** begin Extracted records **

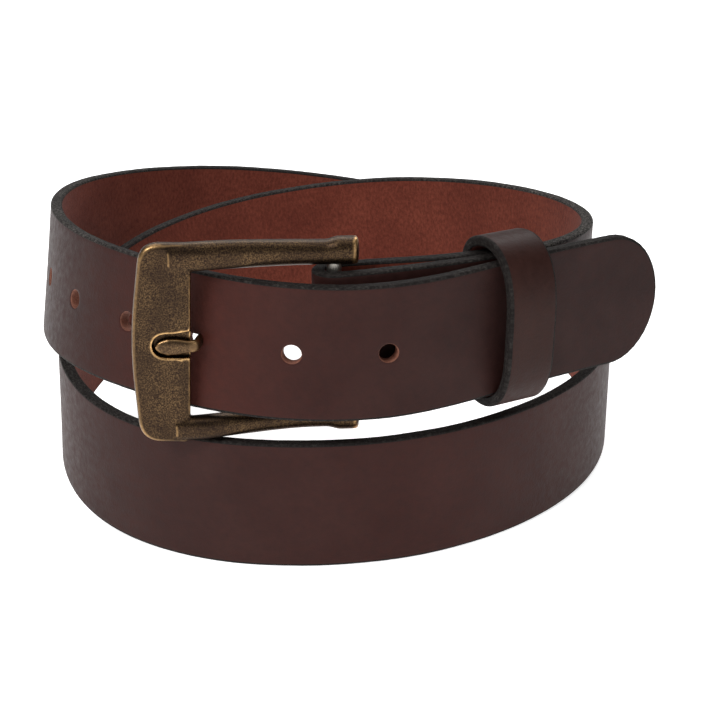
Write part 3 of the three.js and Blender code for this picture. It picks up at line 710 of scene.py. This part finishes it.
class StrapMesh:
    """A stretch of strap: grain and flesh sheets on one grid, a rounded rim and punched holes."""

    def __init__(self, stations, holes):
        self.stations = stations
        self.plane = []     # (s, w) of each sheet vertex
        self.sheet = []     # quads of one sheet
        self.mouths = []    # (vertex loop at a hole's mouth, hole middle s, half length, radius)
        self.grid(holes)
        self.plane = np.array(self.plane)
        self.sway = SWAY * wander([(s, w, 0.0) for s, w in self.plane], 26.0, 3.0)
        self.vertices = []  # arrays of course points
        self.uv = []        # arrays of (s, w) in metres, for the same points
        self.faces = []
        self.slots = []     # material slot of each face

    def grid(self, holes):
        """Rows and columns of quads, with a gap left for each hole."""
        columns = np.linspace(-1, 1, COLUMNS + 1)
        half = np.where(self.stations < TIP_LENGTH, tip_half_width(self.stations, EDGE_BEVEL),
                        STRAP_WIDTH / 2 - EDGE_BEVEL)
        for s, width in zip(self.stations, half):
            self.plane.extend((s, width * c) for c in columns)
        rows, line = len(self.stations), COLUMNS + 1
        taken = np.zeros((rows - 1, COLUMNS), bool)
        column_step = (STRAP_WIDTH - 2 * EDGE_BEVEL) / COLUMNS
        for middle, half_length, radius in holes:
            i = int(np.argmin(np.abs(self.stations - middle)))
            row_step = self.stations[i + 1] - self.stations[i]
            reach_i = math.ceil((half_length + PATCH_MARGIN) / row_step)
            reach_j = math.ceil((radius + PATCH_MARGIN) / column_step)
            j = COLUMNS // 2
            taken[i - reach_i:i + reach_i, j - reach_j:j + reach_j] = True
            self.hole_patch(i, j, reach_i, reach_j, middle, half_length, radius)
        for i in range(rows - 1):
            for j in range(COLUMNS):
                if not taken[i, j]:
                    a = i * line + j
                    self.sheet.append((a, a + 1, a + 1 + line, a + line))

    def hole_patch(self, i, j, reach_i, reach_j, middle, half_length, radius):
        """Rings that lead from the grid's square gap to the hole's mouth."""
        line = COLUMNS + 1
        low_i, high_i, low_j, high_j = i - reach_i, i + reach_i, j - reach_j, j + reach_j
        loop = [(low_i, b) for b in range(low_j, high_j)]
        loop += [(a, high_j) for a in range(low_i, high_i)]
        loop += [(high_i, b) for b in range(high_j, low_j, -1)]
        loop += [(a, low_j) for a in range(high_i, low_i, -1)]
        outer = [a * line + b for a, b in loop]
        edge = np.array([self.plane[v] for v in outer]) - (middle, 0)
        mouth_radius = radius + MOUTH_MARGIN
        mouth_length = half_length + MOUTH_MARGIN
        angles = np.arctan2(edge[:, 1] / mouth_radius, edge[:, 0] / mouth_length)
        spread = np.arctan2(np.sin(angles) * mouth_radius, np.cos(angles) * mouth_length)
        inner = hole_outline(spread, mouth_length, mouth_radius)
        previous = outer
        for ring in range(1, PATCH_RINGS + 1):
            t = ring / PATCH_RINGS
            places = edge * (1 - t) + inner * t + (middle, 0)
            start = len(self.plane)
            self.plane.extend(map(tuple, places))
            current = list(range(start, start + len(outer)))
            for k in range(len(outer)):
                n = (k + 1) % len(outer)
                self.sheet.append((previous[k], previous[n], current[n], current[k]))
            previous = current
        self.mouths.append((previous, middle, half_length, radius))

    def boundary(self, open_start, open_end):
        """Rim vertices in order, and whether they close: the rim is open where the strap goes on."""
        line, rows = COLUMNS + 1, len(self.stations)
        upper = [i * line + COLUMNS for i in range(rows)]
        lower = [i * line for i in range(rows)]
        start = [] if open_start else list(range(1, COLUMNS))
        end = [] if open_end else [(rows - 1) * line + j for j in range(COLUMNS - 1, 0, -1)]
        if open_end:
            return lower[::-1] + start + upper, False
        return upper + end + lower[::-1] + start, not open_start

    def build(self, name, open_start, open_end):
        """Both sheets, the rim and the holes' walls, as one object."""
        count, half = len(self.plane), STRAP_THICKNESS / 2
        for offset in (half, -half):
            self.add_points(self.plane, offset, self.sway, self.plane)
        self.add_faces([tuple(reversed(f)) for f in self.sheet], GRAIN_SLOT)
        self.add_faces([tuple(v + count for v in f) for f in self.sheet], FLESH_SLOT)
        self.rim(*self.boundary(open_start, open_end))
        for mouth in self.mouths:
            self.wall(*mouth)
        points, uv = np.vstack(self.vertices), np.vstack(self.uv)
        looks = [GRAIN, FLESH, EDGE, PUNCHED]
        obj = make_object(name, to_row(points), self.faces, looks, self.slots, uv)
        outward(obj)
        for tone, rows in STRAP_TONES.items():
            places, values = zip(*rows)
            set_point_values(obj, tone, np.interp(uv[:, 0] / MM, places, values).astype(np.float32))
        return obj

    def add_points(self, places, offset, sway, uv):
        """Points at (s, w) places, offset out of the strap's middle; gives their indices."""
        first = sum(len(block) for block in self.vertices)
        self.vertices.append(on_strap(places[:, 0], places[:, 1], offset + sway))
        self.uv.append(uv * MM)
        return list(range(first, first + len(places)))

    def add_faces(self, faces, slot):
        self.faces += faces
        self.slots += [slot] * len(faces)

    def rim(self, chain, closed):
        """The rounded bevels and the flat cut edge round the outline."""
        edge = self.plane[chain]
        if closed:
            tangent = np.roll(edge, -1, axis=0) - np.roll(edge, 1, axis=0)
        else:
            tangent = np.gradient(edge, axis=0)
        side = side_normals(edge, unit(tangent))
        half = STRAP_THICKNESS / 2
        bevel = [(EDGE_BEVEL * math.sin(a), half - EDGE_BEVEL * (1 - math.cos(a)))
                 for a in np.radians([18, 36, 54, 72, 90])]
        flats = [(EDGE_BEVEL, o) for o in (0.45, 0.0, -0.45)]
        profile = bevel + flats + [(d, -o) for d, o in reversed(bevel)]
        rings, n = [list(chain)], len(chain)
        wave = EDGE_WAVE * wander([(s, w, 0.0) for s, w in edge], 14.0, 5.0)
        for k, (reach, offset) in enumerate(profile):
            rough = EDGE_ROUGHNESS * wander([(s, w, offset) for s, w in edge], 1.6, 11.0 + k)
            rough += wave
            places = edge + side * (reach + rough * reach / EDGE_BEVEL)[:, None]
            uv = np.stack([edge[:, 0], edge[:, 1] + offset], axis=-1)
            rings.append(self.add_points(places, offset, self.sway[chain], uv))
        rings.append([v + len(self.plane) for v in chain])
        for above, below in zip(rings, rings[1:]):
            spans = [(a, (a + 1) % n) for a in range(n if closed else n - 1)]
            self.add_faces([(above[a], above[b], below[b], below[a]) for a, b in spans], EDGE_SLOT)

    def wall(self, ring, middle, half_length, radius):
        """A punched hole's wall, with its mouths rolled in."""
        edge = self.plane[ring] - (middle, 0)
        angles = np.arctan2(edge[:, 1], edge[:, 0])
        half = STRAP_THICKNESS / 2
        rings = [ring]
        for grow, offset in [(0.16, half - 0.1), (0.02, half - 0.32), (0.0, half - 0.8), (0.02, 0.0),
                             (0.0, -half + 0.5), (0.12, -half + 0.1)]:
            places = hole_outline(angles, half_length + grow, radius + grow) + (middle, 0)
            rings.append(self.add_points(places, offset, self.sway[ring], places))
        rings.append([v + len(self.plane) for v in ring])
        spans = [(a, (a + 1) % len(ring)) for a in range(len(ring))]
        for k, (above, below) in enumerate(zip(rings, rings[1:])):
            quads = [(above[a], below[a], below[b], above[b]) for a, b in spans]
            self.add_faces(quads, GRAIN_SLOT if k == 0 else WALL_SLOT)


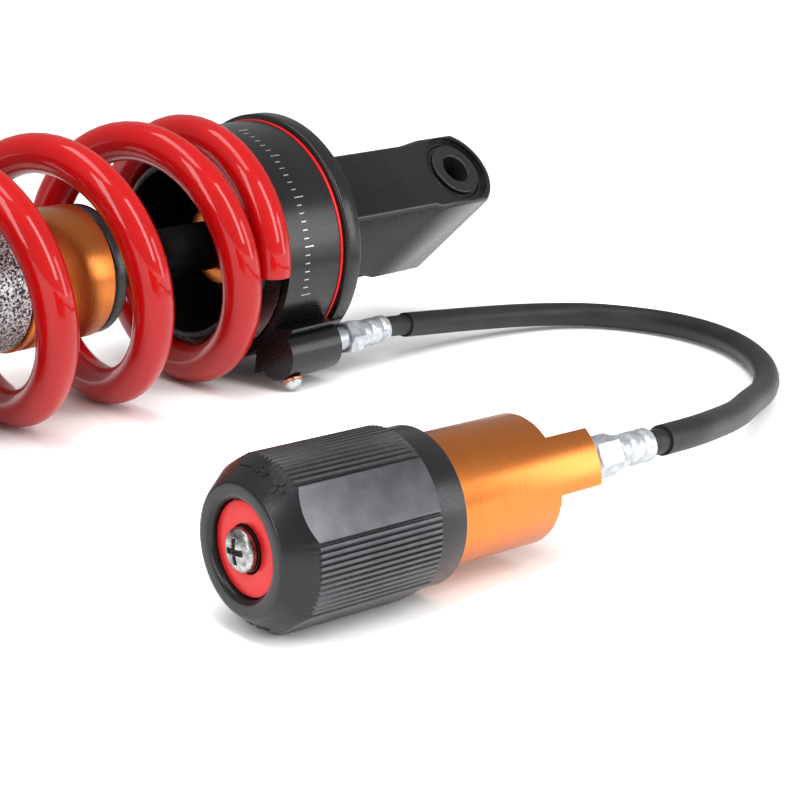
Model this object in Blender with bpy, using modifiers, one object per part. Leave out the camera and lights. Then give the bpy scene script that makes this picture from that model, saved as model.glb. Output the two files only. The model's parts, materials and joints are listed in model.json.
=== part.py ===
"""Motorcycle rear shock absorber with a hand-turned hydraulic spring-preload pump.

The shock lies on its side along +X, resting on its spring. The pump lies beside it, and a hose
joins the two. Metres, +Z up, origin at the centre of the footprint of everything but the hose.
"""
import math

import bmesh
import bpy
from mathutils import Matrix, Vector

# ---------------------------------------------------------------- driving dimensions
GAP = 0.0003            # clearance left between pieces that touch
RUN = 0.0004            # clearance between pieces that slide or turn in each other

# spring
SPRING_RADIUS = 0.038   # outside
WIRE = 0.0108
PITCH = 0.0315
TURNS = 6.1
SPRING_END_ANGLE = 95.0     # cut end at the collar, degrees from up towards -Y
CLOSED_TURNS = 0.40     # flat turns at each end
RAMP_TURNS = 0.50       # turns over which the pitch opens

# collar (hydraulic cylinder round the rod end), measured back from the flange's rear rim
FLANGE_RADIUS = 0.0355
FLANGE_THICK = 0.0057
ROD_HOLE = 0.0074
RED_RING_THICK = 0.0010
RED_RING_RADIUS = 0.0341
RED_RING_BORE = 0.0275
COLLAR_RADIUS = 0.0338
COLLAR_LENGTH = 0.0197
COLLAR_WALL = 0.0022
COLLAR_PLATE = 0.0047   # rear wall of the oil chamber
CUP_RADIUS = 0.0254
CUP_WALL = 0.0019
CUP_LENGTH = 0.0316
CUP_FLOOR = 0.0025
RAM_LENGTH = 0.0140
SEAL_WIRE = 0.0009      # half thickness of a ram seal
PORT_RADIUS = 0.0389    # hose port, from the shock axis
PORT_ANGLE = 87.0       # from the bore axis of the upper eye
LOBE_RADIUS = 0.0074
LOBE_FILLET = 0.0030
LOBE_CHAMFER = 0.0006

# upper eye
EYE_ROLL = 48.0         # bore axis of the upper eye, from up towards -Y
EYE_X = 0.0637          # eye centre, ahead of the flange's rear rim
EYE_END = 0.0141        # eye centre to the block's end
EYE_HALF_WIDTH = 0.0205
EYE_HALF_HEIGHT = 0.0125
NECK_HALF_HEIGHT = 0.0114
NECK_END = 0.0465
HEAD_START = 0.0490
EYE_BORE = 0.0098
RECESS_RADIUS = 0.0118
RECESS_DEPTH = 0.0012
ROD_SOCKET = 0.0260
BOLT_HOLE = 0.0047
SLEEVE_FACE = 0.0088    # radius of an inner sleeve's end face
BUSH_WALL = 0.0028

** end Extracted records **

Work to complete →
Repeat exactly, please, each line from the beginning of the data through the line with "self.slots = []" in it, and only those lines.

Complete output →
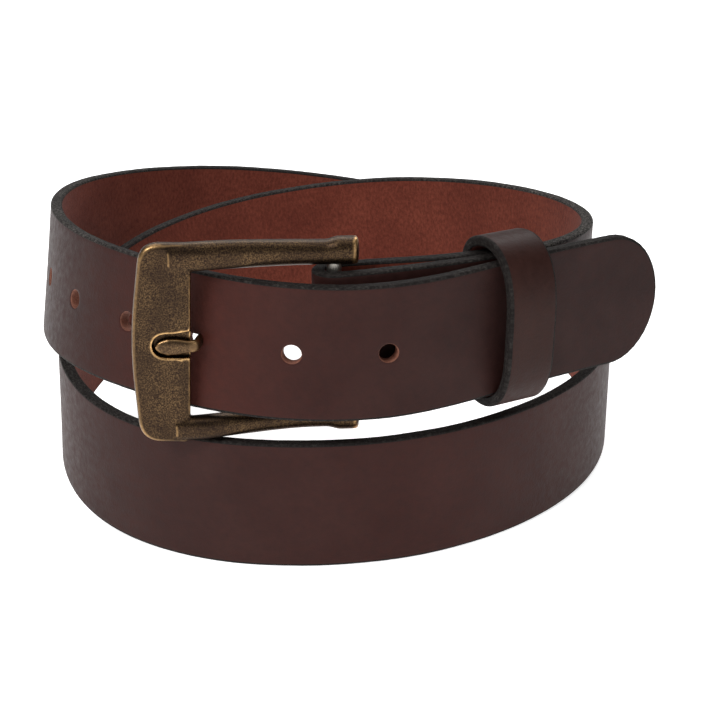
Write part 3 of the three.js and Blender code for this picture. It picks up at line 710 of scene.py. This part finishes it.
class StrapMesh:
    """A stretch of strap: grain and flesh sheets on one grid, a rounded rim and punched holes."""

    def __init__(self, stations, holes):
        self.stations = stations
        self.plane = []     # (s, w) of each sheet vertex
        self.sheet = []     # quads of one sheet
        self.mouths = []    # (vertex loop at a hole's mouth, hole middle s, half length, radius)
        self.grid(holes)
        self.plane = np.array(self.plane)
        self.sway = SWAY * wander([(s, w, 0.0) for s, w in self.plane], 26.0, 3.0)
        self.vertices = []  # arrays of course points
        self.uv = []        # arrays of (s, w) in metres, for the same points
        self.faces = []
        self.slots = []     # material slot of each face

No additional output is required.